William Hague, foreign secretary, declared on Monday that Britain will veto the renewal of the EU arms embargo on Syria next week if member states block moves to allow weapons to be transferred to rebels fighting the Assad regime.

At a meeting of EU foreign ministers next week, Britain and France will call for changes to the embargo that would allow them to transfer weapons to Syrian rebels at a later date, if London and Paris deem it necessary.

The attempt by Britain and France to make these changes is being opposed by a number of states, including Germany and Austria.

However, Mr Hague stated for the first time on Monday that if the amendments are not agreed, the UK will veto a move to allow the existing embargo to continue operating. This would bring the restrictions on all arms transfers from the EU to Syria to an end.

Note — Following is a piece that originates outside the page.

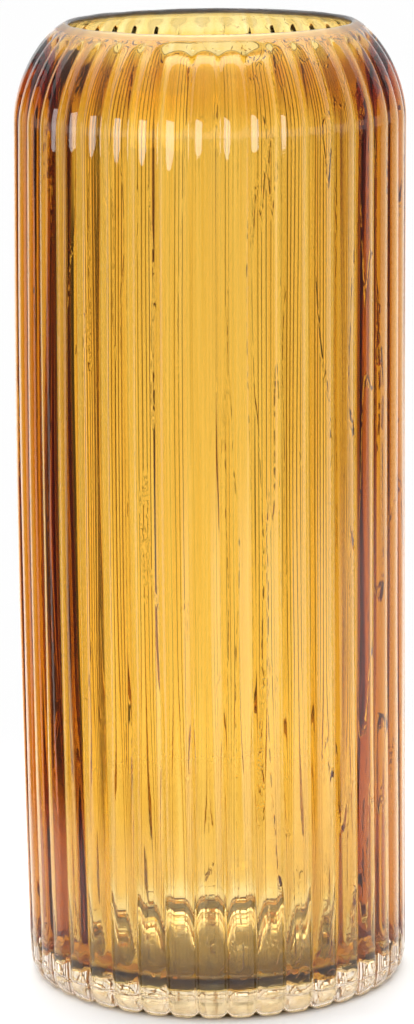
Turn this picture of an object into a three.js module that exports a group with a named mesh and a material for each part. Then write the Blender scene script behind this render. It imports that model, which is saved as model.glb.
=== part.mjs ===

Asked if the UK would consider using its power of veto if the EU failed to reach a consensus, Mr Hague said: “I can say . . . that we are prepared to do that, if necessary, but of course we are looking for agreement with other EU states.”

Following a Commons statement by Mr Hague on the Syria crisis, Labour looked increasingly poised to oppose the transfer of weapons to moderate rebels fighting the Assad regime.

Douglas Alexander, shadow foreign secretary, told Mr Hague: “I believe . . . that the risks of what could be a decade-long sectarian war in Syria, fuelled in part by weapons supplied by the United Kingdom, should give you serious pause for thought before embracing that course.”

Mr Alexander added: “If, as you state, your priority is a negotiated end to the conflict, is contemplating arming the rebels the crucial question?”

Previewing what could be a difficult Commons debate on the issue in the weeks ahead, Mr Hague said: “If we come to a choice about [military intervention], it is a very important foreign policy choice, which of course should be discussed in this House, and a moral choice.”

An aide to Mr Alexander said Labour did not believe the government was under an obligation to hold a formal vote in the Commons to legitimise British arms transfers to the rebels.

But the aide said: “We are opposed to arming the rebels unless the government can provide assurances that they will not end up in the wrong hands, and that this action will help bring about peace more quickly.”